From a visible perspective my church could be blown away in an instant. But if we consider the invisible, if we consider Jesus Christ as Head of his Church, if we consider the Holy Spirit ministering to us through the preached Word, if we by faith grasp this invisible reality, we can see church as a spreading tree and growing mountain.
It is easy to look at Christianity and despise it for its visible weakness. But faith paints a truer picture for faith paints us a picture of Jesus Christ.

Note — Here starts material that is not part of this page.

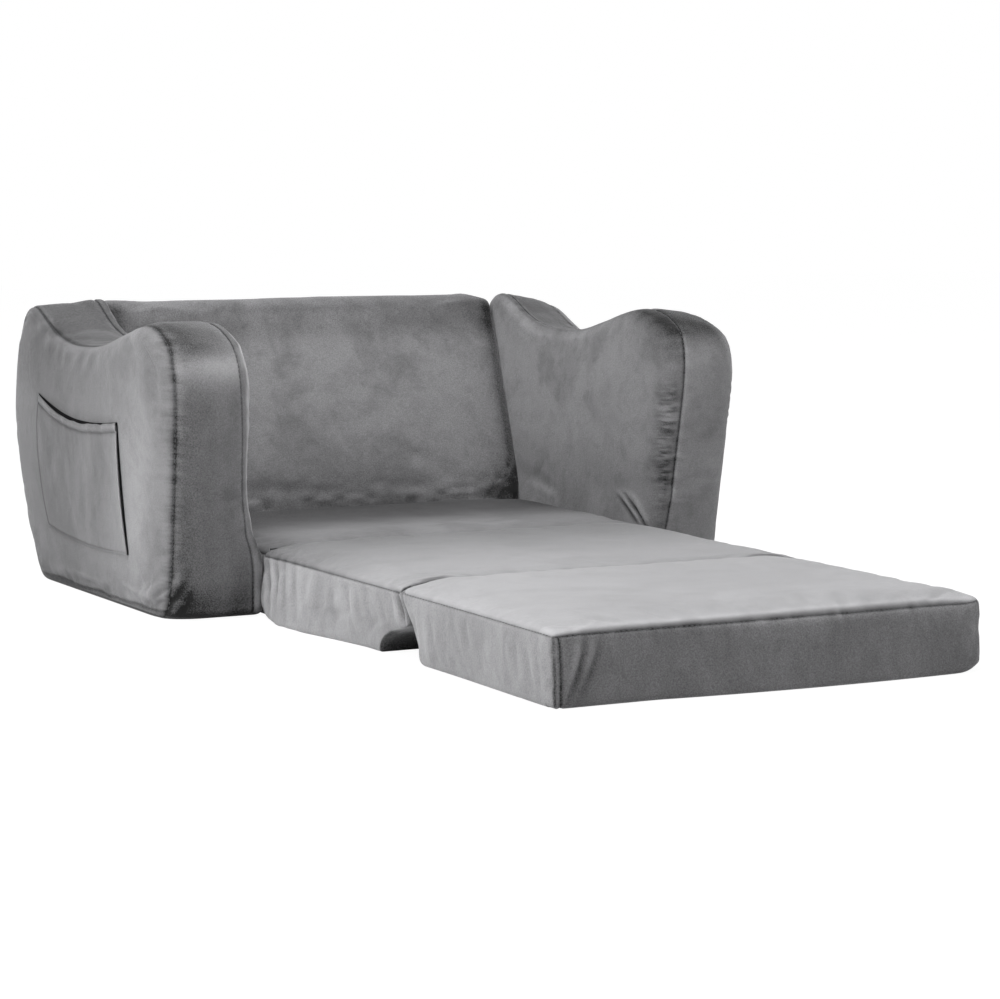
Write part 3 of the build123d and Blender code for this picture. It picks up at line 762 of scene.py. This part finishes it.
def buildBack():
    front = np.linspace(back["foot"], back["top"][0], 200)
    rear = arcLine(*back["rear"], 150)
    heel = np.linspace(rear[-1], back["heel"][0], 60)
    floor = np.linspace(back["heel"][1], back["foot"], 60)
    line = np.vstack([front, arcLine(*back["top"], 40)[1:], rear[1:], heel[1:], floor[:-1]])
    m, n = 16, 44
    corners = [np.array(c) for c in ((352.8, 0), (481.6, 353.4), (518, 359), (471.5, 0))]
    loop = sideLoop(line, (corners[3], corners[0], corners[1], corners[2]), m, n, 0.0)
    rings = edgeRings((0, 30, 60, 90), [k / 50 for k in range(1, 50)])
    sizes = np.tile(back["edges"], (len(loop), 1)) * np.where(loop[:, 1] < 20, 0.3, 1)[:, None]
    block = sewnBlock(loop, m, n, 2 * back["half"], rings, sizes, sizes)
    p = block["points"]
    y, z = p[:, 0] + depthShift, p[:, 1] * (1 + back["raise"] / 372)
    x = p[:, 2] - back["half"]
    z = z - back["endDrop"] * ease((x - 240) / 46) * ease((z - 290) / 60)
    wider = np.where(x < 0, faceOf("left", z), faceOf("right", z) + rearOut("right", 400, z) * ease((z - 70) / 30))
    x = x * (1 + (wider + 1.5 * (z > 90)) / back["half"])
    block["points"] = np.c_[x, y, z]
    block = finer(settle(turnedOut(block), (z < 20) | (y > 330) | (np.abs(x) > 280), 2.5, 2.5))
    p = block["points"]
    normals = normalsOf(p, block["faces"])
    high = np.clip(p[:, 2] / 40, 0, 1)
    facing = np.clip(-normals[:, 1], 0, 1)
    across = np.clip(1 - (p[:, 0] / back["half"]) ** 2, 0, 1)
    rise = facing * back["crown"] * across * np.sin(math.pi * np.clip(p[:, 2] / 372, 0, 1)) ** 0.6
    rise += (1.2 * softNoise(p, 80, 21) + 0.5 * softNoise(p, 30, 22)) * high * np.where(normals[:, 1] > 0.2, 0.35, 1)
    gather = np.exp(-np.abs(p[:, 2] - 96) / 20) * facing
    ripple = softNoise(np.c_[p[:, 0], p[:, 2] * 2.2], 16, 23)
    rise += gather * 2.0 * ripple
    folded = creases(p + [0, -depthShift, 0], normals, back["folds"]) * facing
    rise += folded
    # painted shade at the foot near the seat, at the ends beside the arms, at the top and in the lower right corner;
    # painted light and shade along the ripples and folds
    nearSeat = np.clip(p[:, 2] - 88, 0, None)
    shade = -(0.36 * np.exp(-nearSeat / 60) + 0.12 * np.exp(-nearSeat / 13)) * facing + 0.3 * gather * ripple
    shade += 0.16 * folded - 0.4 * np.exp(-np.clip(283 - np.abs(p[:, 0]), 0, None) / 8) * facing
    shade -= 0.28 * np.exp(-np.clip(283 - p[:, 0], 0, None) / 34) * facing + 0.3 * ease((p[:, 2] - 296) / 40)
    corner = np.exp(-((p[:, 0] - 268) / 34) ** 2 - ((p[:, 2] - 102) / 26) ** 2) * facing
    shade -= corner * (0.35 + 0.4 * softNoise(p, 9, 24))
    rise += 2.0 * corner * softNoise(p, 12, 25)
    block["points"] = p + normals * rise[:, None]
    p, faces = block["points"], block["faces"]
    middle = p[faces].mean(1)
    seamLine = middle[:, 1] - depthShift - back["seam"] - 0.3645 * (middle[:, 2] - 372)
    part = np.where(seamLine > 0, 1, 0)
    part[p[faces][:, :, 2].max(1) < 1.5] = 2
    nodes = ("back_front_panel", "back_rear_panel", "back_sole")
    addPanels(nodes, (velvets["backFace"], velvets["armStrip"], soleCloth), 2, p, faces, part, "sofa", shade=shade)
    addFoam("back", p - normalsOf(p, faces) * coreInset, faces, "sofa")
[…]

"Brothers and sisters, think of what you were when you were called. Not many of you were wise by human standards; not many were influential; not many were of noble birth. But God chose the foolish things of the world to shame the wise; God chose the weak things of the world to shame the strong. God chose the lowly things of this world and the despised things—and the things that are not—to nullify the things that are, so that no one may boast before him. It is because of him that you are in Christ Jesus, who has become for us wisdom from God—that is, our righteousness, holiness and redemption. Therefore, as it is written: “Let the one who boasts boast in the Lord.”
1 Corinthians 1 v 26 - 31
At the risk of making this long post longer Spotify just played me this hymn and it seems so appropriate.
"I have placed all my hope in a crucified man
In the wounds in his side, his feet and his hands
I have traded my pride for a share in his shame
And the glory that one-day will burst from his pain
I’ve abandoned my trust in the wise and the proud
For this fragile, mysterious weakness of God
And I dare to believe in his scandalous claim
That his blood cleanses sin for who ever
Will call on his name
Live or die here I stand
I’ve placed my hope in a crucified man
When the purest and best took the force of our curse
Death’s victory armada juddered into reverse…
And either we bow or we stumble and fall
For the wisdom of a suffering God
Has made fools of us all
I gladly admit that I am
But I’ve placed my hope in a crucified man
When I stand at the judgement
I have no other plan
I’ve placed my hope in a crucified man
Like the thief nailed beside him
I have no other plan
I’ve placed my hope in a crucified man."